Body Of Lies is a gripping if uncomfortable watch. It trades in the sheen, glamour and established conventions of the spy genre in favour of chasing something closer to the truth. When Ferris ruthlessly murders a man about to fall into the hands of the enemy in the film's opening half-hour, you realise that you're in for a further 90 minutes of unrelenting bleakness. Body Of Lies is this year’s The Kingdom, but without that film's forceful jingoism or popcorn factor.

Scott's primary interest lies in investigating the machinations of intelligence in the US and abroad. In DiCaprio, he has a capable fulcrum from which to swing Ferris between the CIA and the Jordanian General Intelligence Division (GID). The dynamic between Ferris and Hoffman presents pertinent questions and dilemmas - as the "man on the ground" Ferris believes that forming relationships and understanding people is the only way to establish some kind of truce between two sides with opposing ideals. Contrastingly, master manipulator Hoffman sits in a CIA control room dictating missions from afar with high-powered spy cameras.

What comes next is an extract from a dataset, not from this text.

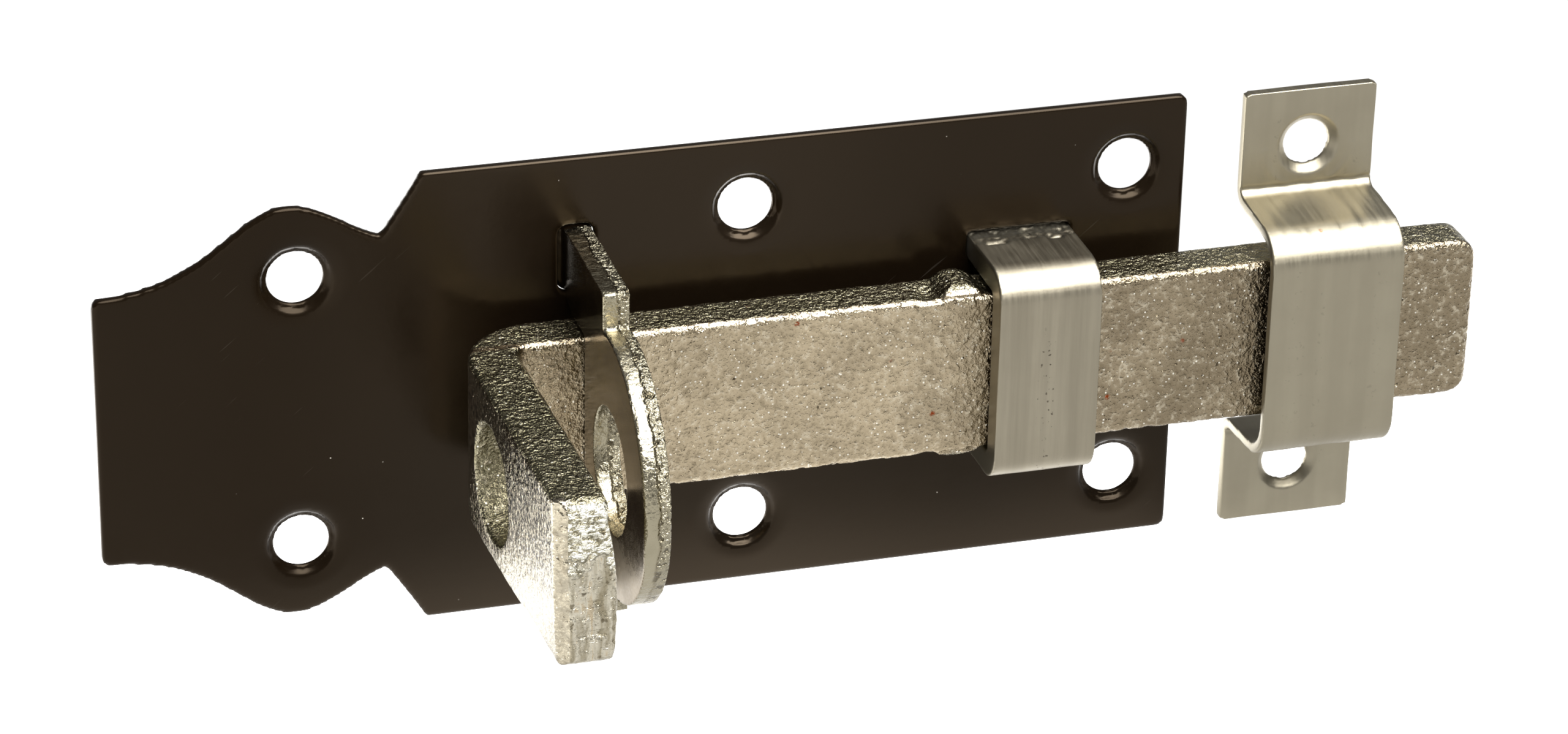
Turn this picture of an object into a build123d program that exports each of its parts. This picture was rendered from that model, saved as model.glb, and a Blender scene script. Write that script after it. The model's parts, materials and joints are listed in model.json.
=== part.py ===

Meanwhile, Ferris attempts to find favour with GID head Hani (Strong) in Amman. Hani is sophisticated, suave, always impeccably dressed but with a hint of danger (he laughs off claims of "fingernail torture factories") - a man Westernised, perhaps, by seeing too many Sean Connery Bond movies. Running alongside is an underdeveloped cross-cultural romance between Ferris and Iranian nurse Aisha (Farahani). It aims to evoke Richard Burton's The Spy Who Came In From The Cold, but ultimately falls short of finding any piercing emotional resonance.

Scott checks off spy film accessories (exotic locations, sinister villain, ambiguous allies, frenetic action, romantic interest) and grinds through the motions in the movie's first half - ambling along without generating any narrative momentum. Body Of Lies only gains traction when the far-fetched plan to deceive the enemy with a fake terrorist cell is unveiled.

Crowe and Strong give charismatic turns and DiCaprio delivers a solid performance underneath straggly facial hair, though he still can't quite shake off the albatross of Jack Dawson. A role switch with Crowe as a badass, burnt-out spy and DiCaprio as an arrogant tech whiz could have worked a treat.

A slight misfire for Scott, Body Of Lies has in its favour a unique view of espionage that is brutal and terrifying, no more so when it climaxes in a vicious interrogation scene. In the wake of America's shifting political landscape, there's value to be taken from the film's coda. When Hoffman, resembling Bill Clinton but beholden to the Bush administration's aggressive foreign policy, questions Ferris's patriotism, his young colleague (a mirror of Obama?) hits back tellingly. "Walk out on me and you're walking out on America?" says Hoffman. "Be careful calling yourself America," replies Ferris.